**PROBLEM REQUIREMENTS**
Nothing but the lines from the one containing "zip(*points))), Vector(map(max, zip(*points)))" through the last line should be written out, please, exactly as they stand.

**COLLECTED DATA**
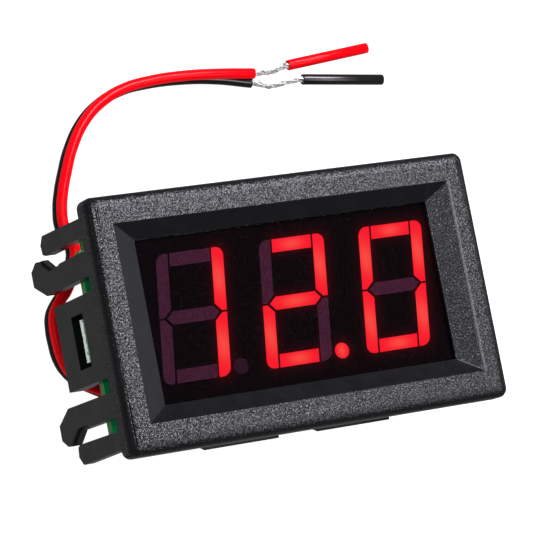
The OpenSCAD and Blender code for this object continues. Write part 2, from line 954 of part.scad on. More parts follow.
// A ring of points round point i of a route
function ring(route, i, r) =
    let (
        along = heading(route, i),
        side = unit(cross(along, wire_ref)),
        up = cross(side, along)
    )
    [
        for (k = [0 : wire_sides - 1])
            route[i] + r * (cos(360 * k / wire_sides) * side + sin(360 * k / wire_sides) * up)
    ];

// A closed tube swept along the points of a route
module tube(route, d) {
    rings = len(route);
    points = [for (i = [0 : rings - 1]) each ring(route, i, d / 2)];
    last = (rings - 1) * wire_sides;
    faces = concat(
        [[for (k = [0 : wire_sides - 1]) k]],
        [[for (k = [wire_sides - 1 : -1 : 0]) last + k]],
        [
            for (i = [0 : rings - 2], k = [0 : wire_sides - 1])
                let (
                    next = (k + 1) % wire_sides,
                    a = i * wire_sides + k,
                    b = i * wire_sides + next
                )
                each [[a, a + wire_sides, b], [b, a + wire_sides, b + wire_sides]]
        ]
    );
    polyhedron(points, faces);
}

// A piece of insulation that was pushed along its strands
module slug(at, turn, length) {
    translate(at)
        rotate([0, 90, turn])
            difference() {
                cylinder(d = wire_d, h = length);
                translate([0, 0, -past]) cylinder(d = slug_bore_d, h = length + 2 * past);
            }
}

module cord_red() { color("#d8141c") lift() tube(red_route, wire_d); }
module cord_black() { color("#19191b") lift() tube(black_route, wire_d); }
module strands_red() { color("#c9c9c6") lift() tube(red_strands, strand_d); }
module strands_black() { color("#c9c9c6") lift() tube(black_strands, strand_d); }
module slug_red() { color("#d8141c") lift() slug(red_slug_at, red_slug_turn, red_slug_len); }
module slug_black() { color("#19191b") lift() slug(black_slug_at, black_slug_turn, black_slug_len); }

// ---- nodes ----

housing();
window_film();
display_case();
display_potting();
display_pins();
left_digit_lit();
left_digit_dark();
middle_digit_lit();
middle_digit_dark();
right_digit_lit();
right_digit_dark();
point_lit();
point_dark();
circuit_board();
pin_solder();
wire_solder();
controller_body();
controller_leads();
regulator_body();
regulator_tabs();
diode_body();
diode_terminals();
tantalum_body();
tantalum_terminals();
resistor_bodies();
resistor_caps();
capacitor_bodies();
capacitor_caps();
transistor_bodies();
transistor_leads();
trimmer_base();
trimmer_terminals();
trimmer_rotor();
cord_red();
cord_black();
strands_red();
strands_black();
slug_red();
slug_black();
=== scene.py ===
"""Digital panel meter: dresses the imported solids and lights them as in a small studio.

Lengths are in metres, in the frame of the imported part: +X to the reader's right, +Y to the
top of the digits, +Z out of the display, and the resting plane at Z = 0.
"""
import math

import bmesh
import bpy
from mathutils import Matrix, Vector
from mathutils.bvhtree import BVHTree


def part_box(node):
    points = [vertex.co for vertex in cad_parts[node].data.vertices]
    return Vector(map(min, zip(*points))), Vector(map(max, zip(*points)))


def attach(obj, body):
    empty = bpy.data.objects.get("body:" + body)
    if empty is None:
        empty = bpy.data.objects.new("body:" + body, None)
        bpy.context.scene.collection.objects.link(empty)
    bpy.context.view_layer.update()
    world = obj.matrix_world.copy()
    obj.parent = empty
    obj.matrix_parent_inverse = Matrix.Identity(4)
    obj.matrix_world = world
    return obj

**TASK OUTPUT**
    return Vector(map(min, zip(*points))), Vector(map(max, zip(*points)))


def attach(obj, body):
    empty = bpy.data.objects.get("body:" + body)
    if empty is None:
        empty = bpy.data.objects.new("body:" + body, None)
        bpy.context.scene.collection.objects.link(empty)
    bpy.context.view_layer.update()
    world = obj.matrix_world.copy()
    obj.parent = empty
    obj.matrix_parent_inverse = Matrix.Identity(4)
    obj.matrix_world = world
    return obj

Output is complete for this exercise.